Right, which is why I am coming round to having 3 visible markers (nearpoint, midpoint, endpoint) plus an implied fourth, namely the viewpoint itself. If any two visible markers, line up, it follows that the viewpoint must be on the same straight line with them, and if they are the same height, the viewpoint must be the same height. So you don’t have to measure the height of the viewpoint, only the three visible markers.
Caveat: I say that if two points ‘line up’ then they and the viewpoint are on the same straight line. Strictly speaking, it means that the light followed that line, not that the line is straight. We need a further assumption that the light travelled in a straight line. There might have been refraction, e.g., or Einsteinian relativity effects might have caused it.

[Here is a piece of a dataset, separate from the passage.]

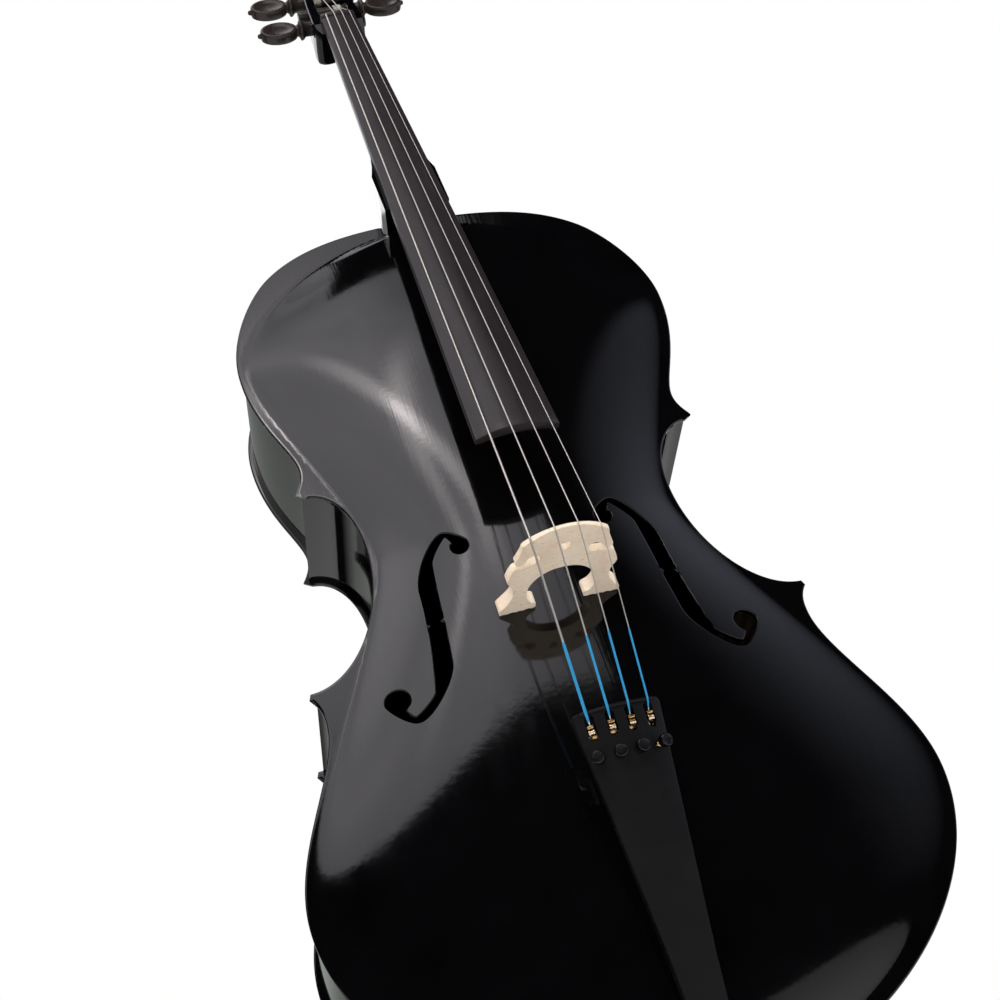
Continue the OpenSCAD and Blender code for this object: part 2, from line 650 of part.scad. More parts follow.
// ---- Endpin
socket_r = 13;
collar_bottom = endpin_out - 17;
groove_z = endpin_out - 5;
groove_r = 12.5;
cord_r = 1.8;
module endpin_socket() {
    color(ebony) translate([0, 0, endpin_out + overhang]) difference() {
        cylinder(h = 34, r = socket_r);
        translate([0, 0, -1]) cylinder(h = 40, r = rod_d / 2 + run);
    }
}
module endpin_collar() {
    color(ebony) difference() {
        union() {
            translate([0, 0, endpin_out - 2]) cylinder(h = 2 + overhang, r = 16);
            translate([0, 0, groove_z - 4]) cylinder(h = 8, r = groove_r);
            translate([0, 0, collar_bottom]) cylinder(h = 9, r = 16);
        }
        translate([0, 0, collar_bottom - 1]) cylinder(h = 40, r = rod_d / 2 + run);
        translate([0, 0, collar_bottom + 4.5]) rotate([0, 90, 0]) cylinder(h = 30, r = 2.5 + run);
    }
}
module endpin_rod() {
    color(steel) translate([0, 0, 15]) cylinder(h = rod_length, r = rod_d / 2);
}
module endpin_tip() {
    color(ebony) difference() {
        union() {
            cylinder(h = 16, r = 9);
            translate([0, 0, 16 - tiny]) cylinder(h = 5, r1 = 9, r2 = 7);
        }
        translate([0, 0, 15]) cylinder(h = 20, r = rod_d / 2);
    }
}
screw_from = rod_d / 2 + gap;
module endpin_screw() {
    color(steel) translate([screw_from, 0, collar_bottom + 4.5]) rotate([0, 90, 0]) cylinder(h = 18, r = 2.5);
}
module endpin_screw_head() {
    color(steel) translate([18, 0, collar_bottom + 4.5]) rotate([0, 90, 0]) difference() {
        union() {
            cylinder(h = 9, r = 6);
            translate([-2, -11, 2]) cube([4, 22, 7]);
        }
        translate([0, 0, -1]) cylinder(h = 6.6, r = 2.5 + run);
    }
}

loop_r = groove_r + cord_r + 0.05;
half_cord = [
    [6, front_y - tail_rise + 7 * cos(tail_lean) + (tailpiece_length - 9) * sin(tail_lean),
     tail_at[2] + 7 * sin(tail_lean) - (tailpiece_length - 9) * cos(tail_lean)],
    [8, front_y - 9.5 - cord_r - 0.2, endpin_out + 5],
    [9, front_y - 8.5 - cord_r, endpin_out - 2.6]];
cord_route = concat(
    half_cord,
    [for (a = [0 : 15 : 180]) [loop_r * cos(a), loop_r * sin(a), groove_z]],
    [for (i = [2 : -1 : 0]) [-half_cord[i][0], half_cord[i][1], half_cord[i][2]]]);
module tail_cord() {
    color(ebony) tube(cord_route, cord_r, 12, [0, 0, 1]);
}

module rib_upper_left() { rib(upper_rib, -1); }
module rib_upper_right() { rib(upper_rib, 1); }
module rib_waist_left() { rib(waist_rib, -1); }
module rib_waist_right() { rib(waist_rib, 1); }
module rib_lower_left() { rib(lower_rib, -1); }
module rib_lower_right() { rib(lower_rib, 1); }

top_plate();
back_plate();
rib_upper_left();
rib_upper_right();
rib_waist_left();
rib_waist_right();
rib_lower_left();
rib_lower_right();
linings();
corner_blocks();
neck_block();
end_block();
bass_bar();
sound_post();
neck();
fingerboard();
nut();
saddle();
bridge();
tailpiece();
tailpiece_fret();
tuner_pins();
tail_cord();
string_silk();
wire(0);  // string_c
wire(1);  // string_g
wire(2);  // string_d
wire(3);  // string_a
peg(0);  // peg_c
peg(1);  // peg_g
peg(2);  // peg_d
peg(3);  // peg_a
winding(0);  // winding_c
winding(1);  // winding_g
winding(2);  // winding_d
winding(3);  // winding_a
tuner_lever(0);  // tuner_lever_c
tuner_lever(1);  // tuner_lever_g
tuner_lever(2);  // tuner_lever_d
tuner_lever(3);  // tuner_lever_a
ball_end(0);  // ball_end_c
ball_end(1);  // ball_end_g
ball_end(2);  // ball_end_d
ball_end(3);  // ball_end_a
tuner_screw(0);  // tuner_screw_c
tuner_screw(1);  // tuner_screw_g
tuner_screw(2);  // tuner_screw_d
tuner_screw(3);  // tuner_screw_a
tuner_knob(0);  // tuner_knob_c
tuner_knob(1);  // tuner_knob_g
tuner_knob(2);  // tuner_knob_d
tuner_knob(3);  // tuner_knob_a
endpin_socket();
endpin_collar();
endpin_rod();
endpin_tip();
endpin_screw();
endpin_screw_head();
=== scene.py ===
import math
import bpy
import numpy as np
from mathutils import Matrix, Vector
from mathutils.geometry import delaunay_2d_cdt
from mathutils.kdtree import KDTree


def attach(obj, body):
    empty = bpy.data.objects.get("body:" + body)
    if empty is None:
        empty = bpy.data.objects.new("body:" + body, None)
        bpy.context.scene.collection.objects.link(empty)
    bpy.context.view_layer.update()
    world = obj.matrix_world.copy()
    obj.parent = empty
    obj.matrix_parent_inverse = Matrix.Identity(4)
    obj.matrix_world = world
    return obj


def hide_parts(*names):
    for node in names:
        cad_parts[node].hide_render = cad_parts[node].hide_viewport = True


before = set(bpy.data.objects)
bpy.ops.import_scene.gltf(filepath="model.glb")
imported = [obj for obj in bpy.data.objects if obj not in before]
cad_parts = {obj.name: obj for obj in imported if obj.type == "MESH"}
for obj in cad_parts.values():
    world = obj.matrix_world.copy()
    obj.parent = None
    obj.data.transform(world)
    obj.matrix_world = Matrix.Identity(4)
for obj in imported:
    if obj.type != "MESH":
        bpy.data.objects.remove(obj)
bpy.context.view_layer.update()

STRINGS = "cgda"

# ---------------- sizes, in millimetres
STRING_R = {"c": 0.8, "g": 0.6, "d": 0.5, "a": 0.4}
BODY_Z = 340.0                 # height of the bottom of the body
BODY_L = 755.0                 # its length
FRONT_Y = -62.5                # plane of the front's outer edge
BACK_Y = 62.5
RIB_Y = 58.0                   # the ribs reach this far from the middle plane
WALL = 4.5                     # thickness of the plates
TOP_ARCH, BACK_ARCH = 22.0, 24.0
PLATE_END = 743.0              # the front stops here, under the neck
HEEL_HALF, BUTTON_HALF = 27.5, 16.0
TOP_Z = BODY_Z + BODY_L
NUT_Z = TOP_Z + 280
BOARD_END_Z = BODY_Z + 462
BOARD_R = 62.0                 # radius of the fingerboard's crown
BOARD_T = 6.0                  # thickness of its edges
BOARD_UP = 85.0                # height of its free end over the front's edge
BOARD_TILT = math.radians(8.7)
NUT_W, END_W = 32.0, 63.0      # its width at the nut and at its free end
NUT_UP = 1.2                   # height of the nut over it
NECK_T = 25.5                  # thickness of the neck behind the glue face
NUT_PITCH, BRIDGE_PITCH = 7.5, 16.5

stack = np.column_stack


def unit(rows):
    """Rows brought to length one."""
    return rows / np.linalg.norm(rows, axis=1)[:, None]


def full_turn(n):
    """Angles spread evenly round a circle."""
    return np.arange(n) * 2 * math.pi / n


# ---------------- outline
def cubic(a, u, b, v, t):
    """Curve from a to b that leaves along u and arrives along v."""
    t = t[:, None]
    return ((2*t**3 - 3*t**2 + 1) * a + (t**3 - 2*t**2 + t) * u
            + (3*t**2 - 2*t**3) * b + (t**3 - t**2) * v)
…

And here is another puzzle I have. The Wallace experiment is consistent with a flat water surface, but concave refraction. I.e. if the light curved downwards from the end marker underneath the mid marker, then curved back up to the viewer, this would be consistent with the observation of the mid mark being higher than the end mark. But it should be the other way round with the Rowbotham experiment. If you are standing in the water and can see the surface of the water 6 miles away then either (1) the water is flat and there is no refraction, or (2) the water is convex and the refraction is convex.
So if flat surface is true, there is no refraction at the surface of the water, but there is concave refraction 13 feet higher up. If convex surface true, than little or no refraction higher up, but convex refraction at the water surface. Does that make sense? And what observations would distinguish the two predictions?